Vaidhyanathan then spoke about why he initially became a journalist prior to his work at UVA. In a post-Watergate era, Vaidhyanathan said, he felt a duty to preserve democracy through the press. To this end, Vaidhyanathan had to learn how to convert often complicated topics into digestible information—a skill that would later help him in academia. In this way, Vaidhyanathan discussed his career mostly as an exercise of listening to and digesting information. The type of media Vaidhyanathan was engaging with as a journalist gave him a platform to serve the public interest in a particular way. However, he acknowledged that journalism, in tandem with social media technology, is not always a good example of PIT, as it is easily manipulated and used purely for politically advantageous purposes. Journalism, he believes, is about provocation of thought; it is not itself a full thought. In an attempt to fill this gap, social media loses sight of public interest.
The conversation then shifted to the topic of media policy. Forelle began to question if, insofar as it works against public interest, media should be regulated. Vaidhyanathan responded by emphasizing the power of the media, but that media policy would not create PIT out of social media platforms. Another question arose about what classifies as political participation in a digital age. Vaidhyanathan said that online activism is activism, but often largely ineffective activism. Regardless, social media has become a means to the end of facilitating the gathering of like-minded people. This can be destructive, as was seen here in Charlottesville in 2017, but this event also demonstrates how online activism can lead to visible participation in politics. Vaidhyanathan’s main point about online activism pertained to the lack of deliberation that online forums foster. Social media does not encourage people to deliberate their visions of the good. We prioritize quantity over quality of speech, Vaidhyanathan believes. But in the public interest, social media has the potential to raise awareness and funding for productive places of open deliberation, such as museums, schools, and libraries.
Furthermore, Vaidhyanathan is unafraid of AI in its capacity to influence politics. AI-powered algorithms, as are the basis for major social media platforms, push content in certain ways, but Vaidhyanathan commented that this will not ultimately swing an election. What Vaidhyanathan deemed a more pressing concern was AI’s involvement in more real applications—for example, predictive policing and automated vehicles. These types of things could be potentially dangerous when implemented on any scale because what is data-driven does not equate to what is fair or just. Therefore, he would pay due attention to PIT based on AI.

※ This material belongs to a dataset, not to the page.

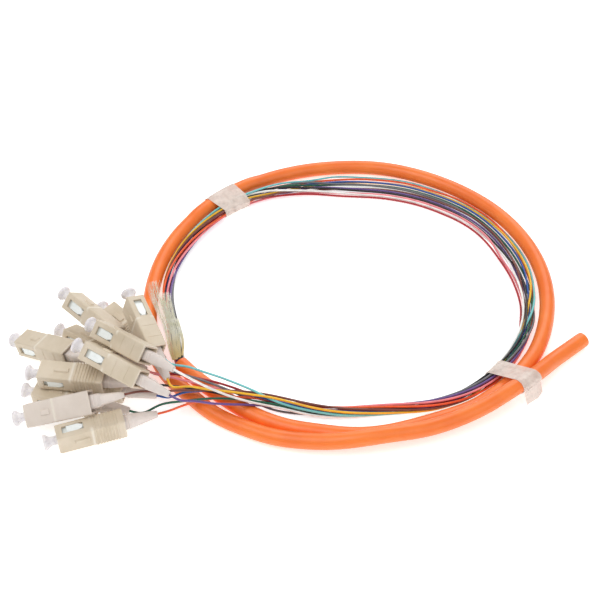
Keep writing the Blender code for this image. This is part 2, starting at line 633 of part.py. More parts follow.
def yarn_mesh(name, lock):
    """A flat lock of yarn, tapering to its end."""
    path = smooth_path(lock, 9) + (0, 0, JACKET_DIAMETER / MM)
    rings = []
    for i, point in enumerate(path):
        ahead = path[min(i + 1, len(path) - 1)] - path[max(i - 1, 0)]
        side = Vector((ahead[1], -ahead[0], 0)).normalized()
        share = i / (len(path) - 1)
        width = YARN_WIDTH * (0.35 + 0.75 * math.sin(math.pi * (0.12 + 0.78 * share)))
        ring = []
        for k in range(8):
            angle = 2 * math.pi * k / 8
            ring.append(
                world(point)
                + side * (width / 2 * math.cos(angle))
                + Vector((0, 0, YARN_THICKNESS / 2 * math.sin(angle)))
            )
        rings.append(ring)
    return mesh_of_rings(name, rings)


def main():
    clear_scene()
    jacket = jacket_path(JACKET_STEP / MM)
    tube("cable_jacket", jacket, JACKET_DIAMETER, 12, "jacket")
    fibres = fibre_lines(jacket)
    sleeve, core, cap = sleeve_mesh(), core_mesh(), cap_mesh()
    for mesh, finish in ((sleeve, "sleeve"), (core, "core"), (cap, "cap")):
        mesh.materials.clear()
        mesh.materials.append(material(finish))
        mesh.set_sharp_from_angle(angle=math.radians(35))
    for points, channel in zip(fibres, CHANNELS):
        colour = channel[0]
        tube(f"fibre_{colour}", points, FIBRE_DIAMETER, 8, colour)
        matrix = connector_matrix(*channel[3:7])
        link(f"grip_sleeve_{colour}", sleeve, "sleeve", matrix)
        link(f"plug_core_{colour}", core, "core", matrix)
        link(f"dust_cap_{colour}", cap, "cap", matrix)
    for name, bearing, width, flag in TAPE_TIES:
        link(name, tape_mesh(name, bearing, width, flag, jacket, fibres), "tape")
    for i, lock in enumerate(YARN_LOCKS):
        link(f"aramid_yarn_{i + 1}", yarn_mesh(f"aramid_yarn_{i + 1}", lock), "yarn")


main()
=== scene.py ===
"""Looks for a twelve-fibre breakout cable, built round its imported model.

Laid out as an add-on: sizes and colours are properties, each group of pieces has its
own operator, and the panel in the 3D view's sidebar lists them. Run as a script, it
makes every piece in order. Routes and places are in millimetres from the centre of the
cable's ring and become metres in the part's frame when a surface is made.
"""

import math

import bpy
import numpy as np
from bpy.props import FloatProperty, FloatVectorProperty, IntProperty, PointerProperty
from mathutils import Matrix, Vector


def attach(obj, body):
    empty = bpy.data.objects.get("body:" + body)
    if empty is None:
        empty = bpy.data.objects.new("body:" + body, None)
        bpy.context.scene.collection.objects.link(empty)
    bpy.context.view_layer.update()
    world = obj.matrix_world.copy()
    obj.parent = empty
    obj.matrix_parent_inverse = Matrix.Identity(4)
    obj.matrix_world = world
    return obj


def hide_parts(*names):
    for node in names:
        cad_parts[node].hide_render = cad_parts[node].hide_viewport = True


bl_info = {
    "name": "Fibre breakout cable",
    "version": (1, 0, 0),
    "blender": (4, 5, 0),
    "location": "View3D > Sidebar > Breakout",
    "description": "Surfaces and finishes of a coiled fibre breakout cable",
    "category": "Object",
}

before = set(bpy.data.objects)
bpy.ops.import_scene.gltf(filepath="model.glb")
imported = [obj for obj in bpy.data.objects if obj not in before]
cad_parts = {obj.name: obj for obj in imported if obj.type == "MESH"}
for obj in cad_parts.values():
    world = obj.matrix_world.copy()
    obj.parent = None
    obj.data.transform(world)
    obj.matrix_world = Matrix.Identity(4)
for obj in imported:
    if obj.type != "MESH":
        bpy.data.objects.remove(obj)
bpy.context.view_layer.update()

MM = 0.001
RING_CENTRE = np.array((21.231, 4.771, 0.0))  # mm, the ring's centre in the part's frame

# The jacket's route from its cut end, round the ring to the stripped end
JACKET_ROUTE = (
    (91.0, -32.0, 3.1), (84.5, -37.4, 3.1), (77.5, -43.8, 3.9), (69.2, -53.2, 6.8),
    (59.4, -61.8, 8.4), (47.6, -70.2, 8.0), (36.0, -76.2, 7.4), (24.6, -80.4, 7.3),
    (13.4, -83.0, 7.8), (2.5, -84.9, 7.6), (-8.3, -85.4, 6.3), (-19.2, -84.2, 5.0),
    (-30.1, -82.0, 4.4), (-41.4, -76.8, 3.3), (-52.8, -70.2, 3.1), (-63.0, -60.6, 3.1),
    (-72.0, -50.5, 3.1), (-78.2, -37.5, 3.1), (-81.2, -24.0, 3.1), (-82.0, -10.0, 3.1),
    (-79.9, 10.5, 3.1), (-73.3, 29.5, 3.1), (-67.2, 40.0, 3.1), (-60.0, 49.3, 3.1),
    (-51.2, 57.6, 3.1), (-39.8, 65.0, 3.1), (-21.0, 72.6, 3.1), (-2.6, 75.6, 3.1),
    (15.7, 74.8, 3.1), (33.8, 69.0, 3.1), (50.8, 58.6, 3.1), (64.5, 45.0, 3.1),
    (74.2, 28.5, 3.1), (79.4, 10.7, 3.1), (80.2, -7.2, 3.1), (77.0, -24.5, 3.1),
    (70.6, -40.0, 3.1), (63.2, -50.8, 3.1), (55.2, -59.0, 3.1), (43.2, -67.4, 3.1),
    (31.0, -72.6, 3.1), (19.5, -76.6, 3.1), (8.2, -79.4, 3.1), (-2.8, -80.0, 3.1),
    (-13.7, -78.6, 3.1), (-24.7, -76.4, 3.1), (-41.5, -68.4, 3.1), (-52.5, -59.8, 3.1),
    (-60.5, -52.6, 3.1), (-67.3, -45.0, 3.1),
)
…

Vaidhyanathan and Forelle spent the last segment of the interview discussing the dichotomy between propaganda and scholarship. Vaidhyanathan responded as someone in the unique position of professionally writing both scholarship and propaganda. Vaidhyanathan spoke of propaganda not as an inherently bad thing, but as a less careful medium of communication than peer-reviewed academic studies. As a journalist, Vaidhyanathan said he would “hit readers over the head” with blunt information, which usually had no lasting value. Conversely, in his scholarly endeavors as a professor, Vaidhyanathan promotes deeper thought and conversation in media studies.
In a digital age, how we receive information has become less formalized. Interviews such as this one conducted on Friday promote a scrutinizing eye in those of us who consume media routinely. Such would be to Vaidhyanathan’s satisfaction, and this is what his scholarly work hopes to encourage.